There is an honesty to keep here. A wallet that is simpler to open is also a wallet where a mistake executes faster and reaches further. As long as the user cannot clearly see which contract is being trusted, the new ease displaces the danger as much as it reduces it.

Recovering Without Becoming a Customer Again

That leaves the question social recovery quietly reopens: to whom do you entrust the guardians? If they are friends, you reinstate a human dependence, with its fallings-out and its lost contacts. If the wallet's maker hosts the arrangement, you have rebuilt, under another name, the bank that crypto claimed to bypass. Independence from the secret is then paid for with dependence on whoever orchestrates the rescue.
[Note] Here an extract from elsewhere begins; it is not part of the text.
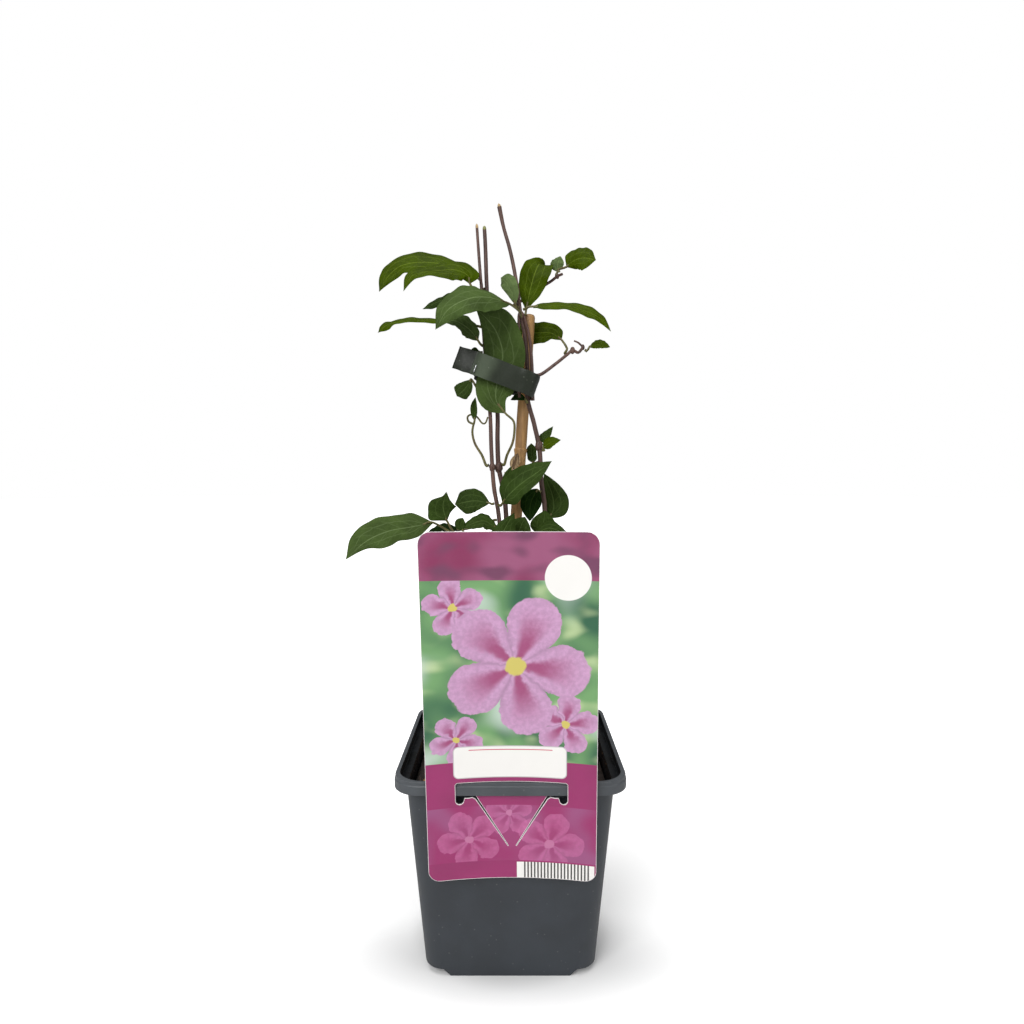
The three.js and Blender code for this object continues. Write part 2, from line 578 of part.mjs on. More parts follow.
// The widest that a carrier is round a height, with a swollen joint counted where there is one.
function carrierRadius(name, height, share) {
  const { radius } = carriers[name];
  let widest = radius[0] + (radius[1] - radius[0]) * share;
  const swell = (place, size) => {
    if (Math.abs(place - height) < size * JOINT_STRETCH + STALK_RADIUS) widest = Math.max(widest, size);
  };
  for (const [where, joint, size] of STEM_JOINTS) {
    if (where === name) swell(joint, size);
  }
  for (const [, , z, size] of SIDE_STEMS[name]?.buds ?? []) swell(z, size);
  return widest;
}

// The first two points of what grows from a carrier at a height, towards a place.
function rootOf(name, height, towards) {
  const { point, share } = atHeight(carriers[name].curve, height);
  const along = carriers[name].curve.getTangent(share);
  const outward = vector(towards).sub(point).projectOnPlane(along).normalize();
  const seat = carrierRadius(name, height, share) + GAP;
  return [seat, seat + ROOT_LENGTH].map((reach) => point.clone().addScaledVector(outward, reach));
}

const makeTendril = (points) => solid(tube(curveThrough(points), TENDRIL_RADII, STALK_SIDES, TENDRIL_STEP));

function makeSideStem(name) {
  const { from, points, buds, tendril } = SIDE_STEMS[name];
  const start = rootOf('right', from, points[0]).map((p) => p.toArray());
  const curve = curveThrough([...start, ...points]);
  carriers[name] = { curve, radius: [TWIG_RADIUS, TWIG_RADIUS] };
  let twig = solid(tube(curve, [TWIG_RADIUS, TWIG_RADIUS], 6, STALK_STEP));
  for (const [x, y, z, radius] of buds) twig = twig.add(knob([x, y, z], radius));
  return tendril ? twig.add(makeTendril(tendril)) : twig;
}

// ---- leaves ----------------------------------------------------------------------------------------------

// How far a blade reaches to the left (-1) or right (1) of its rib at a share of its length. A plain one is
// rounded at the base and drawn out at the tip.
function bladeReach({ width, widest, edges }, side, share) {
  if (edges) {
    const reaches = [0, ...edges[side < 0 ? 0 : 1], 0];
    const edge = new THREE.SplineCurve(reaches.map((reach, i) => new THREE.Vector2(i, reach)));
    return Math.max(BLADE_LEAST, edge.getPoint(share).y);
  }
  const bent = share ** (Math.log(0.5) / Math.log(widest));
  return Math.max(BLADE_LEAST, (width / 2) * Math.sin(Math.PI * bent) ** 0.85);
}

// A thin blade: the same grid on its upper and lower side, joined round the edge.
function bladeGeometry(leaf) {
  const { rib, face, cup, wave } = leaf;
  const width = leaf.width ?? Math.max(...leaf.edges[0]) + Math.max(...leaf.edges[1]);
  const curve = curveThrough(rib);
  const along = THREE.MathUtils.clamp(Math.round(curve.getLength() / 5), 5, 10);
  const across = width > 8 ? 4 : 2;
  const vertices = [];
  for (const side of [1, -1]) {
    for (let i = 0; i <= along; i += 1) {
      const share = i / along;
      const middle = curve.getPoint(share);
      const ahead = curve.getTangent(share);
      const sideways = new THREE.Vector3().crossVectors(ahead, vector(face)).normalize();
      const normal = new THREE.Vector3().crossVectors(sideways, ahead).normalize();
      for (let j = 0; j <= across; j += 1) {
        const out = (2 * j) / across - 1;
        const reach = bladeReach(leaf, out, share);
        const bend = cup * out * out + wave * Math.abs(out) * Math.sin(share * WAVE_TURN + out);
        const lift = Math.min(1, reach / (width / 2)) * bend;
        const point = middle.clone().addScaledVector(sideways, out * reach);
        point.addScaledVector(normal, lift + (side * BLADE_THICK) / 2);
        vertices.push(...point.toArray());
      }
    }
  }
  const row = across + 1;
  const sheet = row * (along + 1);
  const triangles = [];
  const quad = (a, b, c, d) => triangles.push(a, c, b, a, d, c);
  for (let i = 0; i < along; i += 1) {
    for (let j = 0; j < across; j += 1) {
      const corner = i * row + j;
      quad(corner, corner + row, corner + row + 1, corner + 1);
      const under = corner + sheet;
      triangles.push(under, under + row, under + row + 1, under, under + row + 1, under + 1);
    }
  }
  const wall = (a, b) => quad(a, b, b + sheet, a + sheet);
  for (let j = 0; j < across; j += 1) {
    wall(j, j + 1);
    wall(along * row + j + 1, along * row + j);
  }
  for (let i = 0; i < along; i += 1) {
    wall((i + 1) * row, i * row);
    wall(i * row + across, (i + 1) * row + across);
  }
  const geometry = new THREE.BufferGeometry();
  geometry.setAttribute('position', new THREE.Float32BufferAttribute(vertices, 3));
  geometry.setIndex(triangles);
  return geometry;
}

function makeLeaf(leaf) {
  const { stem, at, stalk, rib } = leaf;
  const curve = curveThrough(rib);
  const root = rootOf(stem, at, stalk[0] ?? rib[0]).map((p) => p.toArray());
  const path = curveThrough([...root, ...stalk, rib[0], curve.getPoint(0.12).toArray()]);
  const stalkRadii = [STALK_RADIUS, STALK_RADIUS];
  const body = solid(tube(path, stalkRadii, STALK_SIDES, STALK_STEP)).add(solid(bladeGeometry(leaf)));
  return leaf.tendril ? body.add(makeTendril(leaf.tendril)) : body;
}

// ---- tie, staple and label -------------------------------------------------------------------------------

const TIE_FRONT = -TIE_HALF_DEPTH;

// The loop as seen from above, cut out of a rounded oblong, with the tab reaching out to the left in front.
function makeTie() {
  const outline = (grow) => {
    const x = TIE_HALF_LENGTH + grow;
    const y = TIE_HALF_DEPTH + grow;
    const r = TIE_ROUND + grow;
    const shape = new THREE.Shape();
    shape.absarc(x - r, y - r, r, 0, Math.PI / 2);
    shape.absarc(-x + r, y - r, r, Math.PI / 2, Math.PI);
    shape.absarc(-x + r, -y + r, r, Math.PI, Math.PI * 1.5);
    shape.absarc(x - r, -y + r, r, Math.PI * 1.5, Math.PI * 2);
    return shape;
  };
  const settings = { depth: TIE_HEIGHT, steps: 1, bevelEnabled: false, curveSegments: 5 };
  const bore = new THREE.ExtrudeGeometry(outline(0), { ...settings, depth: TIE_HEIGHT + 2 });
  const loop = solid(new THREE.ExtrudeGeometry(outline(TIE_THICK), settings))
    .subtract(solid(bore.translate(0, 0, -1)));
  const tab = new THREE.BoxGeometry(TAB_LENGTH, TIE_THICK, TIE_HEIGHT);
  tab.rotateZ(THREE.MathUtils.degToRad(TAB_TURN));
  tab.translate(-TIE_HALF_LENGTH - TAB_LENGTH / 2 + TAB_LAP, TIE_FRONT + TAB_BACK, TIE_HEIGHT / 2);
  let tie = loop.add(solid(tab));
  for (const side of [-1, 1]) {
    const hole = new THREE.BoxGeometry(STAPLE_WIRE + 2 * GAP, 8, STAPLE_WIRE + 2 * GAP);
    hole.translate(STAPLE_X, TIE_FRONT, STAPLE_HEIGHT + side * STAPLE_HALF);
    tie = tie.subtract(solid(hole));
  }
  return tie;
}

// Crown in front of the tab, two legs through it.
function makeStaple() {
  const front = TIE_FRONT - STAPLE_FRONT;
  const legMiddle = front + (STAPLE_LEG - STAPLE_WIRE) / 2;
  const crown = new THREE.BoxGeometry(STAPLE_WIRE, STAPLE_WIRE, STAPLE_HALF * 2 + STAPLE_WIRE);
  let staple = solid(crown.translate(STAPLE_X, front, STAPLE_HEIGHT));
  for (const side of [-1, 1]) {
    const wire = new THREE.BoxGeometry(STAPLE_WIRE, STAPLE_LEG, STAPLE_WIRE);
    wire.translate(STAPLE_X, legMiddle, STAPLE_HEIGHT + side * STAPLE_HALF);
    staple = staple.add(solid(wire));
  }
  return staple;
}

// How far forward the card's middle surface is at a height and a distance from its middle line.
function cardY(x, height) {
  const lean = CARD_FRONT_AT_RIM - CARD_LEAN * (height - RIM_TOP);
  const cup = CARD_CUP * (1 - CARD_CUP_LOSS * Math.abs(height - RIM_TOP));
  return lean + cup * (1 - (x / CARD_HALF) ** 2);
}

const TONGUE_DROP = TONGUE_TOP_Y - cardY(0, LIP_BOTTOM);

// The tongue is pressed back under the lip, more towards its free end.
function tongueY(x, height) {
  const free = THREE.MathUtils.clamp((height - TONGUE_NECK) / (LIP_BOTTOM - TONGUE_NECK), 0, 1);
  return cardY(x, height) + TONGUE_DROP * free;
}

function bentSheet(half, low, high, surface, columns, rows) {
  const box = new THREE.BoxGeometry(half * 2, CARD_THICK, high - low, columns, 1, rows);
  box.translate(0, 0, (low + high) / 2);
  return reshape(box, (point) => {
    point.y += surface(point.x, point.z);
  });
}

// A flat outline in x and height, drawn out along y through the whole card.
function cutter(shape) {
  const settings = { depth: CUTTER_DEPTH, bevelEnabled: false, curveSegments: 5 };
  const geometry = new THREE.ExtrudeGeometry(shape, settings);
  return solid(geometry.rotateX(Math.PI / 2).translate(0, CUTTER_BACK, 0));
}

function cardOutline() {
  const shape = new THREE.Shape();
  const side = CARD_HALF - CARD_CORNER;
  const right = Math.PI / 2;
  shape.absarc(side, CARD_TOP - CARD_CORNER, CARD_CORNER, 0, right);
  shape.absarc(-side, CARD_TOP - CARD_CORNER, CARD_CORNER, right, 2 * right);
  shape.absarc(-side, CARD_BOTTOM + CARD_CORNER, CARD_CORNER, 2 * right, 3 * right);
  shape.absarc(side, CARD_BOTTOM + CARD_CORNER, CARD_CORNER, 3 * right, 4 * right);
  return shape;
}

// The slot with a round lobe at each end, and the V that frees the tongue.
function slotOutline() {
  const shape = new THREE.Shape();
  const lobe = SLOT_LOBE / 2;
  const lobeX = SLOT_HALF - lobe;
  const shoulder = TONGUE_HALF + 1.2;
  shape.moveTo(-SLOT_HALF, SLOT_TOP);
  shape.lineTo(-SLOT_HALF, SLOT_FOOT + lobe);
  shape.absarc(-lobeX, SLOT_FOOT + lobe, lobe, Math.PI, Math.PI * 2);
  shape.quadraticCurveTo(-lobeX + lobe, SLOT_SHOULDER, -shoulder, SLOT_SHOULDER);
  shape.lineTo(-TONGUE_HALF, SLOT_SHOULDER - 0.8);
  shape.lineTo(-TONGUE_NECK_HALF, TONGUE_NECK);
  shape.lineTo(TONGUE_NECK_HALF, TONGUE_NECK);
  shape.lineTo(TONGUE_HALF, SLOT_SHOULDER - 0.8);
  shape.lineTo(shoulder, SLOT_SHOULDER);
  shape.quadraticCurveTo(lobeX - lobe, SLOT_SHOULDER, lobeX - lobe, SLOT_FOOT + lobe);
  shape.absarc(lobeX, SLOT_FOOT + lobe, lobe, Math.PI, Math.PI * 2);
  shape.lineTo(SLOT_HALF, SLOT_TOP);
  return shape;
}

function tongueOutline() {
  const top = LIP_BOTTOM - GAP;
  const half = TONGUE_HALF - TONGUE_SLIT - 0.4;
  const neck = TONGUE_NECK_HALF - TONGUE_SLIT;
  const shape = new THREE.Shape();
  shape.moveTo(-half, top);
  shape.lineTo(-neck, TONGUE_NECK - 1);
  shape.lineTo(neck, TONGUE_NECK - 1);
  shape.lineTo(half, top);
  return shape;
}

function makeCard() {
  const sheet = solid(bentSheet(CARD_HALF, CARD_BOTTOM, CARD_TOP, cardY, 12, 6));
  const flap = solid(bentSheet(TONGUE_HALF + 2, TONGUE_NECK - 2, LIP_BOTTOM, tongueY, 6, 3));
  const tongue = flap.intersect(cutter(tongueOutline()));
  return sheet.intersect(cutter(cardOutline())).subtract(cutter(slotOutline())).add(tongue);
}

// ---- the plant -------------------------------------------------------------------------------------------

const model = new THREE.Group();

const pottery = new THREE.Group();
const holes = [makeCaneHole(), ...Object.values(STEMS).map((stem) => stemSolid(stem, GAP))];
pottery.add(part('pot', makePot(), 'pot'), part('soil', makeSoil(holes), 'soil'));
model.add(pottery);

const cane = part('bamboo_cane', caneForm(0), 'cane');
placeOnCane(cane);
model.add(cane);

const plant = new THREE.Group();
for (const name of Object.keys(STEMS)) plant.add(part(`stem_${name}`, makeStem(name), 'stem'));
for (const name of Object.keys(SIDE_STEMS)) plant.add(part(name, makeSideStem(name), 'stem'));
for (const [name, leaf] of Object.entries(LEAVES)) {
  plant.add(part(name, makeLeaf(leaf), name === 'dry_leaf' ? 'dry' : 'leaf'));
}
model.add(plant);

const binding = new THREE.Group();
binding.add(part('tape_tie', makeTie(), 'tie'), part('staple', makeStaple(), 'staple'));
binding.position.copy(vector(TIE_CENTRE));
binding.rotation.y = THREE.MathUtils.degToRad(TIE_SLOPE);
for (const piece of binding.children) piece.position.z = -TIE_HEIGHT / 2;
model.add(binding);

const card = part('label_card', makeCard(), 'card');
card.position.x = CARD_X;
model.add(card);

export default model;
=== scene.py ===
"""A young clematis plant in a square nursery pot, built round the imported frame.

Tables and meshes are in millimetres. A piece is scaled to the frame's metres when it is settled.
"""
import math
import random

import bmesh
import bpy
from bpy.props import FloatProperty, FloatVectorProperty, IntProperty, PointerProperty
from mathutils import Matrix, Vector, noise


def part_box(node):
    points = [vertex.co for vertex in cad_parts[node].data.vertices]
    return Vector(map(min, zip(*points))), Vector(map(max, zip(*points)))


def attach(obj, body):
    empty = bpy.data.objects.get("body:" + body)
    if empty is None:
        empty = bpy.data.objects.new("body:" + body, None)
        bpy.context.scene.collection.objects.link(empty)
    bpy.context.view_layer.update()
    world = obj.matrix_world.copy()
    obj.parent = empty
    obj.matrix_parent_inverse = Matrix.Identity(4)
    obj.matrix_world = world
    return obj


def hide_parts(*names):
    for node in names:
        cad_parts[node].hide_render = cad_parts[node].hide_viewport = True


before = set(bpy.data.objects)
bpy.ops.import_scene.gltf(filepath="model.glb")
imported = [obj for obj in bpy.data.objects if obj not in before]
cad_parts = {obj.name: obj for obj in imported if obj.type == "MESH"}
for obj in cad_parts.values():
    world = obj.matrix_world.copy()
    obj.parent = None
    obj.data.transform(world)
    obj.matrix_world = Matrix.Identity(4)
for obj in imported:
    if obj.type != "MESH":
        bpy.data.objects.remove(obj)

bl_info = {
    "name": "Potted clematis plant",
    "version": (1, 0, 0),
    "blender": (4, 5, 0),
    "location": "View3D > Sidebar > Plant",
    "description": "Builds a young climbing plant in its nursery pot, with cane, tie and label card",
    "category": "Add Mesh",
}

MM = 0.001
BODY = "root"


def paint(red, green, blue):
    """A colour as a screen shows it, 0 to 255 each, in the linear values that shaders take."""
    parts = [value / 255 for value in (red, green, blue)]
    linear = [part / 12.92 if part <= 0.04045 else ((part + 0.055) / 1.055) ** 2.4 for part in parts]
    return (*linear, 1.0)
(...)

The difference from a bank account is not settled in advance; it plays out in the detail. A wallet where the guardians are chosen by the user, where the code is public, and where no third party can act alone preserves the essential thing. A wallet whose comfort comes from a provider holding a backup key has traded the burden for a leash. Both go by "account abstraction"; they do not offer the same freedom.

The shift remains, for all that, one of the healthiest that direct ownership has seen. Bringing usage down to the level of an app opens autonomy to those whom twelve words kept out, without sending them back to a middleman. Ethereum's coming upgrades aim to make this programmable account the default, no longer the option of insiders.

The real test is not technical but moral: to hold ease and sovereignty together. A wallet that opens at a glance is only worth it if it stays yours when the maker changes its mind. The day people enter crypto with no seed phrase and no master, the promise will have held. Until then, it is better to know who holds the key you no longer see.